Re: CLP(FD) Prolog: help needed with a simple problem

From: Bart Demoen (bmd_at_cs.kuleuven.ac.be)
Date: 03/29/05


Date: Tue, 29 Mar 2005 12:42:54 +0200

Chema wrote:

> I got the point, but the problem is: I've to impose this kind of
> condition for each subgraph. Consider an undirected graph G=(V,E)
> with E = (a,b), (b,c), (c,d), (d,h), (e,h), (a,e), (b,e), (b,h),
> (c,h), (e,f), (f,h), (h,g), (d,g), (f,g)
> You see, I should include at least two constrains for each cycle.
> This is an NP hard problem, and this constrains grow in an
> esponential way... I can't do that "manually".

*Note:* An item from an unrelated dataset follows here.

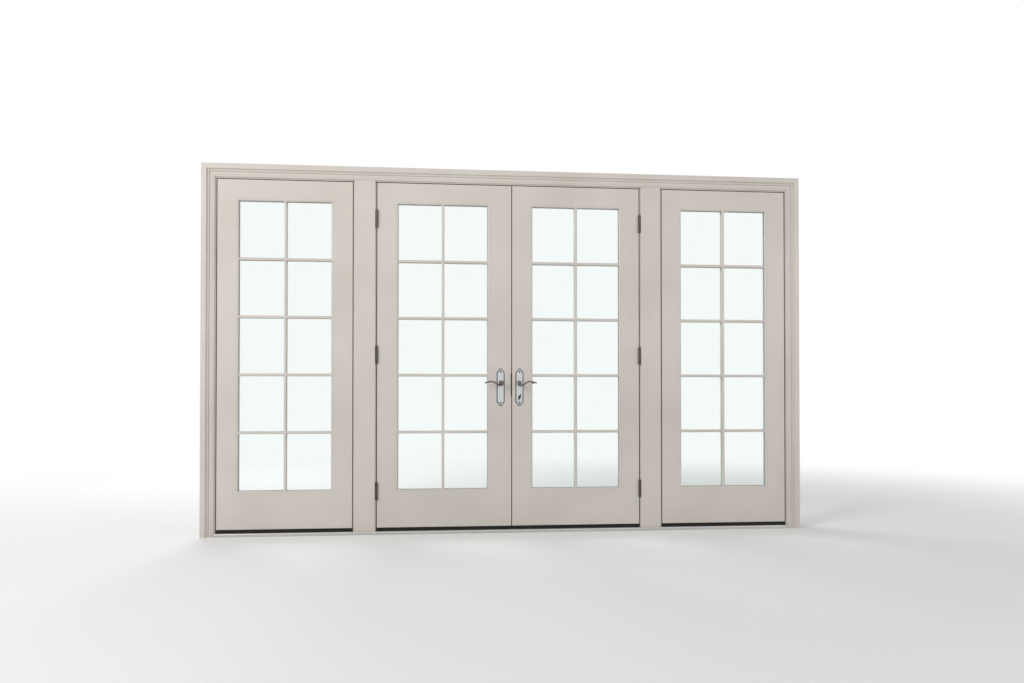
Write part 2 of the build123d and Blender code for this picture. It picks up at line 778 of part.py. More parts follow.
def right_lock_case():
    """Lock case and faceplate with ways for two bolts and the two shafts."""
    edge = door_meeting_edge
    back = edge + faceplate_thickness
    half = faceplate_width / 2
    face = block(edge, back, mid_thickness - half, mid_thickness + half,
                 case_bottom - faceplate_over, case_top + faceplate_over)
    case = lock_case_body(back) + face
    over = faceplate_over - faceplate_screw_inset
    for z in (case_bottom - over, case_top + over):
        case -= Pos(edge, mid_thickness, z) * Rot(0, -90, 0) * screw_seat(2 * faceplate_thickness)
    start = edge + bolt_setback
    case -= bolt_way(edge, start + lever_bolt_length + bolt_play, handle_height, lever_bolt_height, bolt_play)
    case -= bolt_way(edge, start + dead_bolt_length + bolt_play, dead_bolt_z, dead_bolt_height, bolt_play)
    case -= rod_y(spindle_hole_radius, handle_x, handle_height, 0, panel_thickness)
    return case - rod_y(turn_tail_radius + bolt_play, handle_x, turn_height, 0, panel_thickness)


def right_lock_mortise():
    """What is cut from the right-hand meeting stile for the lock."""
    edge = door_meeting_edge
    back = edge + faceplate_thickness
    half = case_thickness / 2 + recess_play
    face_half = faceplate_width / 2 + recess_play
    pocket = block(back, back + case_depth + recess_play, mid_thickness - half, mid_thickness + half,
                   case_bottom - recess_play, case_top + recess_play)
    face = block(edge, back, mid_thickness - face_half, mid_thickness + face_half,
                 case_bottom - faceplate_over - recess_play, case_top + faceplate_over + recess_play)
    lever_hole = rod_y(spindle_hole_radius, handle_x, handle_height, 0, panel_thickness)
    turn_hole = rod_y(spindle_hole_radius, handle_x, turn_height, 0, panel_thickness)
    return [pocket, face, lever_hole, turn_hole]


def bolt(length, z, height):
    start = door_meeting_edge + bolt_setback
    return bolt_way(start, start + length, z, height, 0)


def left_gear_case():
    """Case of the second door: it drives the two shoot bolts from the lever."""
    inner = astragal_left - bolt_play
    half = case_thickness / 2
    case = block(inner - case_depth, inner, mid_thickness - half, mid_thickness + half, case_bottom, case_top)
    case -= rod_way(case_top - rod_in_case - bolt_play, case_top)
    case -= rod_way(case_bottom, case_bottom + rod_in_case + bolt_play)
    return case - rod_y(spindle_hole_radius, -handle_x, handle_height, 0, panel_thickness)


def rod_way(z0, z1):
    """Groove for the shoot bolts in the edge of the second door's meeting stile."""
    half = rod_size / 2 + bolt_play
    return block(rod_x - half, astragal_left, mid_thickness - half, mid_thickness + half, z0, z1)


def left_lock_mortise():
    inner = astragal_left
    half = case_thickness / 2 + recess_play
    pocket = block(inner - case_depth - bolt_play - recess_play, inner, mid_thickness - half,
                   mid_thickness + half, case_bottom - recess_play, case_top + recess_play)
    lever_hole = rod_y(spindle_hole_radius, -handle_x, handle_height, 0, mid_thickness)
    return [pocket, rod_way(panel_bottom, panel_top), lever_hole]


def shoot_bolt(z0, z1):
    half = rod_size / 2
    return block(rod_x - half, rod_x + half, mid_thickness - half, mid_thickness + half, z0, z1)


def strike_blank():
    """Strike without its holes: a flat with a lip over the room-side corner, its ends slanting."""
    low = handle_height - strike_below
    high = handle_height + strike_above
    flat = block(astragal_right - strike_thickness, astragal_right, 0, strike_depth, low, high)
    lip = outline([(astragal_right, low), (astragal_right, high),
                   (astragal_right - strike_lip, high - strike_lip_taper),
                   (astragal_right - strike_lip, low + strike_lip_taper)])
    return flat + extrude(Plane.XZ * lip, -strike_lip_thickness)


def strike_plate():
    plate = strike_blank()
    back = astragal_right - strike_thickness
    for z in (strike_screw_inset - strike_below, strike_above - strike_screw_inset):
        seat = Rot(0, 90, 0) * screw_seat(2 * strike_thickness)
        plate -= Pos(astragal_right, mid_thickness, handle_height + z) * seat
    plate -= bolt_way(back, astragal_right, handle_height, lever_bolt_height, strike_play)
    return plate - bolt_way(back, astragal_right, dead_bolt_z, dead_bolt_height, strike_play)


def astragal():
    """Strip on the meeting edge of the left-hand door, with the strike and its pockets cut in."""
    edge = panel_edge_break
    left = astragal_left
    right = astragal_right
    section = outline([
        (left, edge), (left + edge, 0), (right - edge, 0), (right, edge),
        (right, panel_thickness - edge), (right - edge, panel_thickness),
        (left + edge, panel_thickness), (left, panel_thickness - edge),
    ])
    body = upright(section, panel_bottom, panel_top)
    body -= strike_blank()
    back = right - strike_pocket_depth
    body -= bolt_way(back, right, handle_height, lever_bolt_height, strike_play)
    return body - bolt_way(back, right, dead_bolt_z, dead_bolt_height, strike_play)


# Assembly


def place_panel(shape, center):
    return Pos(center, 0, panel_bottom) * shape


def place_glazing(shape, center):
    return Pos(center, 0, panel_bottom + glass_mid) * shape


def door_parts(side, hinge_cuts, meeting_cuts):
    """Stiles, rails, glazing and sweep of one door: side -1 left or 1 right."""
    name = "left_door" if side < 0 else "right_door"
    center = side * door_center
    hinge_stile = place_panel(stile(side), center)
    for cut in hinge_cuts:
        hinge_stile -= cut
    meeting_stile = place_panel(stile(-side), center)
    for cut in meeting_cuts:
        meeting_stile -= cut
    return {
        name + "_hinge_stile": hinge_stile,
        name + "_meeting_stile": meeting_stile,
        name + "_top_rail": place_panel(top_rail(), center),
        name + "_bottom_rail": place_panel(bottom_rail(), center),
        name + "_glass": solids_of(place_glazing(glass_panes(), center)),
        name + "_glass_spacer": place_glazing(glass_spacer(), center),
        name + "_inside_grille": place_glazing(inside_grille(), center),
        name + "_outside_grille": place_glazing(outside_grille(), center),
        name + "_sweep": door_sweep(side),
    }


def side_panel_parts(side):
    """Fixed panel: side -1 left or 1 right. Its frame and outside bars are glued up as one."""
    name = "left_side" if side < 0 else "right_side"
    center = side * side_center
    bars = Pos(0, 0, glass_mid) * glazing_bars(outer_glass_y, 1)
    frame = stile(-1) + stile(1) + top_rail() + bottom_rail() + bars
    return {
        name + "_panel_frame": place_panel(frame, center),
        name + "_glass": solids_of(place_glazing(glass_panes(), center)),
        name + "_glass_spacer": place_glazing(glass_spacer(), center),
        name + "_inside_grille": place_glazing(inside_grille(), center),
    }


def frame_parts():
    sill = threshold()
    head = head_jamb()
    jamb = side_jamb(head)
    post = mullion_post(head)
    board = mullion_board()
    right_leg, left_leg, head_casing = mitred_surround(
        casing_section(), casing_inner_x, casing_inner_z, casing_width, 0)
    trim_x = jamb_face - stop_width + outer_trim_reveal
    trim_z = head_face - stop_width + outer_trim_reveal
    trim = mitred_surround(outer_trim_section(), trim_x, trim_z, outer_trim_width, frame_depth)
    envelope = lengthwise(threshold_outline(), -jamb_back, jamb_back)
    trim_legs = [leg - envelope for leg in trim[:2]]
    return {
        "threshold": sill,
        "head_jamb": head,
        "right_jamb": jamb,
        "left_jamb": mirrored_x(jamb),
        "right_mullion_post": post,
        "left_mullion_post": mirrored_x(post),
        "right_mullion_board": board,
        "left_mullion_board": mirrored_x(board),
        "right_casing": right_leg,
        "left_casing": left_leg,
        "head_casing": head_casing,
        "outside_trim": solids_of(trim_legs[0], trim_legs[1], trim[2]),
        "frame_seals": frame_seals(),
    }


def hinge_parts():
    left = {
        "door_hinge_plates": solids_of(*hinge_set(hinge_half(1))),
        "frame_hinge_plates": solids_of(*hinge_set(hinge_half(-1))),
        "hinge_pins": solids_of(*hinge_set(hinge_pin())),
    }
    parts = {}
    for name, shape in left.items():
        parts["left_" + name] = shape
        parts["right_" + name] = solids_of(mirrored_x(shape))
    return parts


def handle_parts():
    at_handle = Pos(handle_x, 0, handle_height)
    lever = at_handle * lever_inside(panel_thickness + socket_depth - 1)
    left_lever = mirrored_x(at_handle * lever_inside(mid_thickness + case_thickness / 2 - 1))
    plain_plate = escutcheon(None)
    outside_plate = mirror(escutcheon(key_plug_radius), Plane.XZ)
    return {
        "right_inside_plate": escutcheon(turn_shaft_radius),
        "right_outside_plate": Pos(0, panel_thickness, 0) * outside_plate,
        "left_inside_plate": mirrored_x(plain_plate),
        "right_inside_lever": lever,
        "right_outside_lever": at_handle * lever_outside(),
        "left_inside_lever": left_lever,
        "thumbturn": Pos(handle_x, 0, turn_height) * thumbturn(),
    }


def lock_parts():
    top_rod_low = case_top - rod_in_case
    bottom_rod_high = case_bottom + rod_in_case
    return {
        "right_lock_case": right_lock_case(),
        "lever_bolt": bolt(lever_bolt_length, handle_height, lever_bolt_height),
        "dead_bolt": bolt(dead_bolt_length, dead_bolt_z, dead_bolt_height),
        "left_gear_case": left_gear_case(),
        "top_shoot_bolt": shoot_bolt(top_rod_low, panel_top - rod_end_setback),
        "bottom_shoot_bolt": shoot_bolt(threshold_height + rod_end_setback * 2, bottom_rod_high),
        "strike_plate": strike_plate(),
        "astragal": astragal(),
    }


def all_parts():
    left_gains = [hinge_gain(-door_hinge_edge, 1, z) for z in hinge_heights]
    right_gains = [hinge_gain(door_hinge_edge, -1, z) for z in hinge_heights]
    parts = frame_parts()
    parts.update(door_parts(-1, left_gains, left_lock_mortise()))
    parts.update(door_parts(1, right_gains, right_lock_mortise()))
    parts.update(side_panel_parts(-1))
    parts.update(side_panel_parts(1))
    parts.update(hinge_parts())
    parts.update(handle_parts())
    parts.update(lock_parts())
    return parts


os.makedirs("parts", exist_ok=True)
for node, shape in all_parts().items():
    export_step(shape, "parts/" + node + ".step")
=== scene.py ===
import json
import math

import bmesh
import bpy
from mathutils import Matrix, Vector


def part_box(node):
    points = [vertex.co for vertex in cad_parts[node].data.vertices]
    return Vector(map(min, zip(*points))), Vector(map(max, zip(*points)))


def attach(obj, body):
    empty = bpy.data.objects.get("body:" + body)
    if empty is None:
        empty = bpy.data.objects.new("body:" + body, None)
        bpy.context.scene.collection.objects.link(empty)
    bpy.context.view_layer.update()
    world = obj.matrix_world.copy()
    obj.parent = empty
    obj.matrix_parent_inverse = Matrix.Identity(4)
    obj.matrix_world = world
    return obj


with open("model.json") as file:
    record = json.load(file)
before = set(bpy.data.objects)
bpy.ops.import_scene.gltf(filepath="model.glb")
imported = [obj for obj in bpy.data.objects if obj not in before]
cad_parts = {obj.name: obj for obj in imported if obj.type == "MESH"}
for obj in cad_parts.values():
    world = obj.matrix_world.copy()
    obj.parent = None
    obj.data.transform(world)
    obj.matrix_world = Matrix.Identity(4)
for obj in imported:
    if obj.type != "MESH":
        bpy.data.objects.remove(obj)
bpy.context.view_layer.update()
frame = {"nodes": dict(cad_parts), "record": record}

nodes = frame["nodes"]

# The photograph's view: room side, a little left of the middle, at waist height
CAMERA_AT = (-0.500, -5.056, 0.813)
CAMERA_TURN = math.radians(-5.781)
CAMERA_TILT = math.radians(90.714)
FOCAL_PIXELS = 850.0
FRAME_PIXELS = 1024.0
AXIS_BELOW_CENTRE = 43.85
SENSOR = 36.0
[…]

Let's first get things straight: you are trying to solve the problem
"given a graph, find a spanning tree"
That problem is not NP hard. The algorithms of Kruskal and Prim give
you a minimal spanning tree in a weighted graph in polynomial
time. You can use these algorithms with weight 1 for each edge. Those
algorithms avoid cycles, but not by trying to represent each of
them explicitly.

You want to solve CLP for solving that problem - fine. Don't set up
constraints for cycles. There is some simple piece of graph theory that
says: for a connected graph with n nodes, the spanning tree contains
(n-1) edges and of course also the n nodes.
So the following will work: give a distinct variable name to every edge,
say Ei, and keep track for each node Vi on which edges it lies;
now generate the constraints

        all Ei in [0,1]
        the sum of all Ei equals n-1
        for every Vi there is some Ej (which Vi lies on) which is 1

That's the generalisation of what I wrote for the very simple example.
The structure of your program could be something like:

        st(Edges) :-
                all_edges(Edges),
                all_nodes_on_edges(Edges,NodesOnEdges),
                length(NodesOnEdges,N),
                Edges in 0..1,
                sum(Edges,N-1),
                foreach(Node-ItsEdges,member(Node-ItsEdges,NodesOnEdges),(sum(ItsEdges,M),M>0)),
                label(Edges).

Code not tested. You still need to keep track of the association between
the edge variables and the actual edges (I ignored that completely above).